I actually find it remarkably heartening when I hear this objection.  Well, I do when I think about it afterwards.  It might sound on the surface as if students who object that “I didn’t come to university to study this” are buying in to the increasingly prevalent image of university study as a consumer good.  The idea that universities are essentially selling a pre-packaged item (whether a credential which will entitle the recipient to a job, or a snugly tailored “student experience”) is one of the bugbears of current discussion about higher education.  Academics understandably snarl – and Stefan Collini exhilaratingly writes angry articles – when told that it is their job to provide a tempting selection of courses which potential students can assess ahead of time, understand completely before they enrol, weigh up against other comparable units of education, and then purchase at the most competitive price available.

But that’s not what I hear behind “I didn’t come to university to study this”.  I don’t hear an entitled generation of consumers rejecting a particular epistemological app because it doesn’t suit their tastes.  After all, according to the flat, contractual model of higher education, their objection makes no sense.  Check your contract, the university could respond crisply.  This is exactly what you came to university to study.  We provided all the information in advance, you made a rational choice between equivalent universities on the basis of value, excitement, customizability or whichever criteria seemed most pressing to you.  And you chose the exact combination of modules we’re now providing you with.  This is the spec written on the box, the model as advertised.

The objection only makes sense if we assume that these students didn’t pick an assortment of elements which they scanned in advance and decided they’d enjoy more than the other items in the market.  “I didn’t come to university to study this” is the frustration of someone who signed up for a coherent course of study, who put their confidence in a group of people they believed were dedicated to a particular field of human culture into which they wanted to be inducted, and now feel they’ve been let down or rejected somehow.  The betrayal implicit in this complaint has no meaning in a chocolate-box menu of university disciplines, it presumes that the student has tentatively lent their judgement to someone else, in order to let that other person direct their intellectual life for a while.

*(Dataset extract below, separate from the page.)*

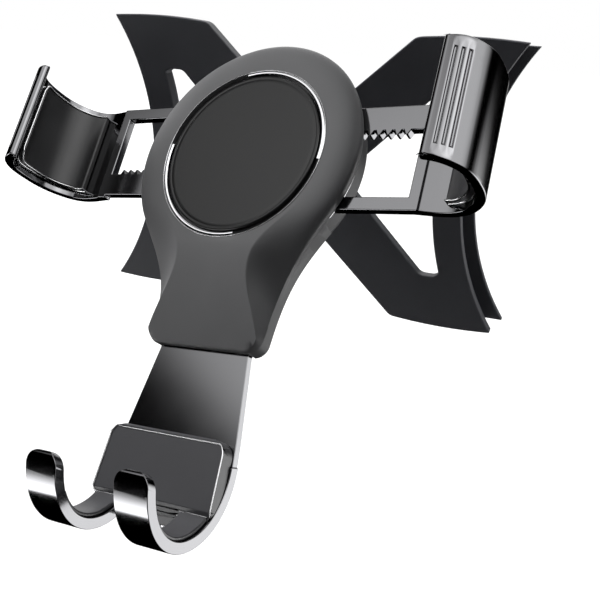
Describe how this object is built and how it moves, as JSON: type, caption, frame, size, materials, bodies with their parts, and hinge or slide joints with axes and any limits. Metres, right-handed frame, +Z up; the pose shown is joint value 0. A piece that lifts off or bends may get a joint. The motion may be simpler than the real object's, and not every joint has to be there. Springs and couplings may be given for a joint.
{
  "type": "car phone holder",
  "caption": "Gravity phone holder with rack-driven side clamps, a hooked sliding arm and a ball-jointed head on an X-shaped bracket that fits between two round air vents.",
  "frame": {"origin": "centre of the rear face of the bracket hub, which lies against the dashboard between the vents", "axes": "+X to the right as seen from the seat, +Y into the dashboard, +Z up"},
  "size_m": [0.1317, 0.1146, 0.1092],
  "materials": {
    "cover": "satin soft-touch moulding",
    "bracket": "fine textured moulding",
    "arm": "dark polished plating",
    "pad": "soft matte",
    "trim": "polished",
    "gear": "moulded acetal",
    "stud": "dark anodised",
    "screw": "plated"
  },
  "bodies": {
    "bracket": {"bracket_plate": "bracket", "grip_flange_right": "bracket", "grip_flange_left": "bracket", "grip_screw_1": "screw", "grip_screw_2": "screw", "grip_screw_3": "screw", "grip_screw_4": "screw", "ball_stud": "stud", "stud_screw": "screw"},
    "ball_seat": {"ball_seat": "gear"},
    "grip_ring": {"grip_ring": "pad"},
    "head": {"front_cover": "cover", "rear_cover": "cover", "disc_pad": "pad", "ring_arc_upper": "trim", "ring_arc_lower": "trim", "cover_screw_1": "screw", "cover_screw_2": "screw", "cover_screw_3": "screw", "cover_screw_4": "screw", "pinion_axle": "screw", "return_spring": "screw"},
    "lock_nut": {"lock_nut": "bracket"},
    "slider": {"gravity_arm": "arm", "arm_pad": "pad", "slider_rack": "gear", "rack_screw_left": "screw", "rack_screw_right": "screw"},
    "left_arm": {"left_arm": "arm", "left_clamp_pad": "pad"},
    "right_arm": {"right_arm": "arm", "right_clamp_pad": "pad"},
    "pinion": {"pinion": "gear"}
  },
  "joints": [
    {"name": "ball_tilt", "type": "hinge", "parent": "bracket", "child": "ball_seat", "pos_m": [0, -0.028, 0], "axis": [1, 0, 0], "range_deg": [-5, 50]},
    {"name": "ball_turn", "type": "hinge", "parent": "ball_seat", "child": "grip_ring", "pos_m": [0, -0.028, 0], "axis": [0, 0.6088, 0.7934], "range_deg": [-10, 40]},
    {"name": "ball_roll", "type": "hinge", "parent": "grip_ring", "child": "head", "pos_m": [0, -0.028, 0], "axis": [0.2588, 0.7663, -0.588], "range_deg": [-30, 10]},
    {"name": "nut_turn", "type": "hinge", "parent": "head", "child": "lock_nut", "pos_m": [0, -0.028, 0], "axis": [0.2588, 0.7663, -0.588], "range_deg": [0, 45]},
    {"name": "gravity_slide", "type": "slide", "parent": "head", "child": "slider", "axis": [0, -0.6088, -0.7934], "range_m": [0, 0.0135], "stiffness_N_per_m": 60, "springref_m": -0.012},
    {"name": "right_arm_slide", "type": "slide", "parent": "head", "child": "right_arm", "axis": [-0.9659, 0.2053, -0.1576], "range_m": [0, 0.0135]},
    {"name": "left_arm_slide", "type": "slide", "parent": "head", "child": "left_arm", "axis": [0.9659, -0.2053, 0.1576], "range_m": [0, 0.0135]},
    {"name": "pinion_spin", "type": "hinge", "parent": "head", "child": "pinion", "pos_m": [-0.00505, -0.04294, 0.01147], "axis": [-0.2588, -0.7663, 0.588], "range_deg": [0, 172]}
  ],
  "couplings": [
    {"joint": "right_arm_slide", "follows": "gravity_slide", "ratio": 1},
    {"joint": "left_arm_slide", "follows": "gravity_slide", "ratio": 1},
    {"joint": "pinion_spin", "follows": "gravity_slide", "rad_per_m": 222.22}
  ]
}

It’s couched in the language of trust, judgement and confidence which the humanities speak to each other.  It shows that the student is one of us, because they’re trying irritably to hold us to account by our own principles.  If we don’t think we’ve betrayed them by setting them to useless or meaningless work, we have to answer in the language they’ve used.  We need to persuade them that this topic is in fact English and can benefit them enormously – whether for its own sake, or for the light is sheds upon their own favourite part of the subject –  if they give us their confidence again until we prove it.

Replying in the cant phrases of markets and contracts would be a worse betrayal than they already think we’ve committed.  If only because we would be betraying ourselves and our colleagues as well as them.  “I didn’t come to university to study this” can be remarkably irritating to hear.  But it’s the stubborn cry of a student who is on our side, who has rejected the instrumentalist and consumerist vision of education which the government offers, and who is demanding the right to have their grievance heard in our language, as one of our own.


[1] Like A-Ha, or The Eagles, Rumsfeld released just the one classic, which stands bafflingly amidst the body of work as a mute reminder that you have to listen hard even when you’re sure it’ll be drivel.